Nothing is normal. Our personal interactions aren’t normal. Our jobs aren’t normal. And baseball isn’t normal, either. The seats are empty; the crowd you hear isn’t there. The players wear masks; behind the scenes, their movement is limited, and massive amounts of resources are being devoted to making sure they aren’t infected by a virus that left one of the game’s stars praying for his life. It is late July, and Opening Night — not Day, Night — is tomorrow. Not only do these exhibition games not count toward regular-season record-keeping. In the way that these games have played, in their mechanics and rules and the occasional abandonment of them, they warp at the edges, reminding you that no matter how familiar it all is — this is not the same as it always was. The “real” baseball is not as real as it can sometimes seem.

Judge’s three-out home run was just one of the times when the unreality showed through. There is the saga of Francisco “Chico” Herrera, the Dodgers clubhouse attendant who’s been flashing some fine leather in the field. In the bottom of the first in the Diamondbacks-at-Dodgers game on Sunday, the Dodgers left the field without any batters having been retired — after a Cody Bellinger grand slam, it was simply decided that enough pitches had been thrown for the next frame to begin. Monday’s Cubs-at-White Sox game ended after just one inning; a 1-0 game between the Padres and the Angels went into extras so that a runner could be placed on second. And through the pumped-in crowd murmur, there are flashes of individual voices, individual sounds — sounds we know well made shocking in their volume, in their isolation.

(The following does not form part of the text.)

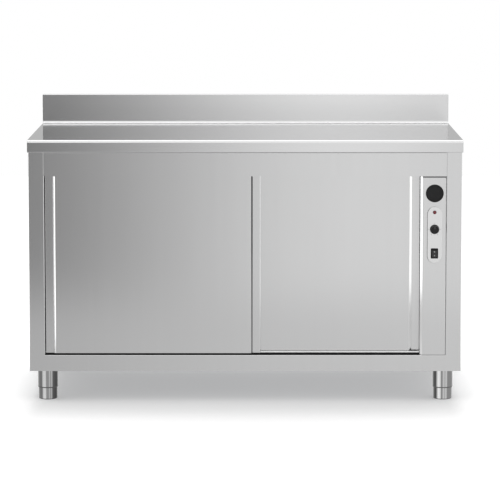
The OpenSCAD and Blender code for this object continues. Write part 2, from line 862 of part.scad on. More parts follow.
worktop();
worktop_core();
worktop_stiffeners();
left_side_panel();
right_side_panel();
top_rail();
bottom_rail();
back_panel();
base_pan();
left_liner();
partition();
rear_liner();
ceiling_liner();
chamber_floor();
insulation();
shelf();
shelf_uprights();
shelf_clips();
top_track();
bottom_guide();
front_door_skin();
front_door_core();
front_door_liner();
front_door_hangers();
rear_door_skin();
rear_door_core();
rear_door_liner();
rear_door_hangers();
front_roller_left();
front_roller_right();
rear_roller_left();
rear_roller_right();
control_panel();
control_bezel();
vent_grille();
pilot_light();
thermostat_knob();
thermostat_body();
thermostat_bulb();
switch_frame();
switch_rocker();
fan_cover();
fan_motor();
fan_impeller();
heating_element();
terminal_block();
cable_gland();
leg_plates();
sleeve_front_left();
sleeve_front_right();
sleeve_rear_left();
sleeve_rear_right();
foot_front_left();
foot_front_right();
foot_rear_left();
foot_rear_right();
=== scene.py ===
import json
import math

import bmesh
import bpy
from mathutils import Matrix, Vector


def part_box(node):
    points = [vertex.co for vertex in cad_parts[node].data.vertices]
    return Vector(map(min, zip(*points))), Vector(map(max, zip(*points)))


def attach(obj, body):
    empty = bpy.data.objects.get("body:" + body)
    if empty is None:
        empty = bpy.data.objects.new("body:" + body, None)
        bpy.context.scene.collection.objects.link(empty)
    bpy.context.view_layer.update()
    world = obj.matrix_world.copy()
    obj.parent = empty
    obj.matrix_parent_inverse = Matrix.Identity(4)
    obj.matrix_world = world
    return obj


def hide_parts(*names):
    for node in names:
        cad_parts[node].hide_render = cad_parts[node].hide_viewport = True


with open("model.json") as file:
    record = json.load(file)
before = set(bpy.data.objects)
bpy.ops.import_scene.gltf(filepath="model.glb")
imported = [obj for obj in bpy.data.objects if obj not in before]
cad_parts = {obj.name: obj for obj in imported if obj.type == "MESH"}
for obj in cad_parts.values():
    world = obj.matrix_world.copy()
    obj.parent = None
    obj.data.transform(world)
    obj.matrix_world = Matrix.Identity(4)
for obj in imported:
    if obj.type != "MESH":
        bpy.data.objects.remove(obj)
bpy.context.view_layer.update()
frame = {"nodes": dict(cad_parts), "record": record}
nodes = frame["nodes"]


# Puts data into the scene as an object
def objectOf(name, data):
    made = bpy.data.objects.new(name, data)
    bpy.context.scene.collection.objects.link(made)
    return made


# Camera: a long lens, a little above the worktop and just right of the middle
cameraSetup = {
    "place": (0.0155, -9.1402, 1.6115),
    "tiltDown": math.radians(5.982),
    "lens": 198.29,
    "shiftDown": 0.12,
}
cameraData = bpy.data.cameras.new("camera")
cameraData.lens = cameraSetup["lens"]
cameraData.shift_y = -cameraSetup["shiftDown"]
cameraData.clip_end = 60
camera = objectOf("camera", cameraData)
camera.location = cameraSetup["place"]
camera.rotation_euler = (math.radians(90) - cameraSetup["tiltDown"], 0, 0)
bpy.context.scene.camera = camera
print("camera set")


# Arithmetic on sockets becomes Math nodes
class Wire:
    def __init__(self, group, socket):
        self.group = group
        self.socket = socket

    def __add__(self, other):
        return self.group.math("ADD", self, other)

    def __sub__(self, other):
        return self.group.math("SUBTRACT", self, other)

    def __mul__(self, other):
        return self.group.math("MULTIPLY", self, other)


# Greys of a colour ramp, as pairs of a place and a shade
def fillRamp(ramp, stops):
    first, last = ramp.elements
    for element, (place, shade) in ((first, stops[0]), (last, stops[-1])):
        element.position = place
        element.color = (shade, shade, shade, 1)
    for place, shade in stops[1:-1]:
        ramp.elements.new(place).color = (shade, shade, shade, 1)


# A node tree that is filled by calls: settings first, then the sockets
class NodeGroup:
    def __init__(self, tree):
        self.tree = tree

    def math(self, operation, first, second=0.0):
        return self.node("ShaderNodeMath", {"operation": operation}, {0: first, 1: second})

    def node(self, kind, settings=None, values=None, out=0):
        made = self.tree.nodes.new(kind)
        for key, value in (settings or {}).items():
            if key == "stops":
                fillRamp(made.color_ramp, value)
            else:
                setattr(made, key, value)
        for key, value in (values or {}).items():
            if isinstance(value, Wire):
                self.tree.links.new(value.socket, made.inputs[key])
            else:
                made.inputs[key].default_value = value
        return Wire(self, made.outputs[out])


class Finish(NodeGroup):
    def __init__(self, name):
        self.material = bpy.data.materials.new(name)
        self.material.use_nodes = True
        super().__init__(self.material.node_tree)
        self.tree.nodes.clear()

    def place(self):
        return self.node("ShaderNodeTexCoord", out=3)

    # how far along x, y or z, for 0, 1 or 2
    def along(self, axis):
        return self.node("ShaderNodeSeparateXYZ", values={0: self.place()}, out=axis)

    def ramp(self, stops, value):
        return self.node("ShaderNodeValToRGB", {"stops": stops}, {"Fac": value})

    # one grey for each cell of a random pattern
    def cells(self, scale):
        cell = self.node("ShaderNodeTexVoronoi", values={"Vector": self.place(), "Scale": scale}, out=1)
        return self.node("ShaderNodeRGBToBW", values={"Color": cell})

    # a noise stretched along the axes by its scale, about 0 to 1
    def noise(self, scale, detail=2.0, roughness=0.5):
        moved = self.node("ShaderNodeMapping", values={"Vector": self.place(), "Scale": scale})
        return self.node(
            "ShaderNodeTexNoise",
            values={"Vector": moved, "Scale": 1.0, "Detail": detail, "Roughness": roughness},
        )

    def shades(self, mask, dark, light):
        return self.node(
            "ShaderNodeMix",
            {"data_type": "RGBA", "clamp_factor": True},
            {0: mask, 6: (*dark, 1), 7: (*light, 1)},
            out=2,
        )

    # one shade, from a darker to a lighter share of it
    def mottled(self, mask, shade, low, high):
        return self.shades(mask, *([min(1.0, value * share) for value in shade] for share in (low, high)))

    def bump(self, height, strength, distance):
        values = {"Height": height, "Strength": strength, "Distance": distance}
        return self.node("ShaderNodeBump", values=values)

    def glow(self, colour, strength):
        return self.node("ShaderNodeEmission", values={"Color": colour, "Strength": strength})

    def surface(self, shader):
        output = self.tree.nodes.new("ShaderNodeOutputMaterial")
        self.tree.links.new(shader.socket, output.inputs["Surface"])
        return self.material

    def finish(self, colour, gloss, bump=None, metal=0.0, **more):
        values = {"Base Color": colour, "Roughness": gloss, "Metallic": metal, **more}
        if bump:
            values["Normal"] = self.bump(*bump)
        return self.surface(self.node("ShaderNodeBsdfPrincipled", values=values))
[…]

In a normal season, baseball fans celebrate the weirdness, the strange and the random; they are part of what makes baseball wonderful. And that’s what has made the strange, random happenings in this spate of games so odd to experience. It’s fun that Vince Velasquez recorded three outs and then allowed a home run in the same inning. It’s fun that Chico has played so well, and that a game ended after a single inning. And it’s hard not to feel the positive emotions associated with baseball built up over a lifetime — to be grateful to have this, at least, these sounds and sights.

But then you remember the circumstances that have allowed for us to be watching this bizarre, real-but-not baseball in the middle of the summer: a pandemic that has killed over 140,000 people in the United States, the country wherein this baseball is being played, and where confirmed cases continue to rise daily. Where teams are discussing infection rate as competitive advantage. You look around at the fanless seats, the cardboard cutouts with their permanently smiling faces. The voice of the crowd lasts just a bit too long, fades a bit too fast. There is only so much that baseball can allow you to escape from.

When the 2020 MLB season officially begins tomorrow, there will be no more one-inning games or three-out homers. But the feeling of the uncanny, the combination of comfort and discomfort that these exhibition games have introduced — I don’t think that blurry feeling will go away. I think we have to sit with it. That all of this — masks and empty seats, home run trots, testing delays, silly errors, players felled by illness, championships and awards, a country suffering in almost every way possible — is, in 2020, what real baseball is.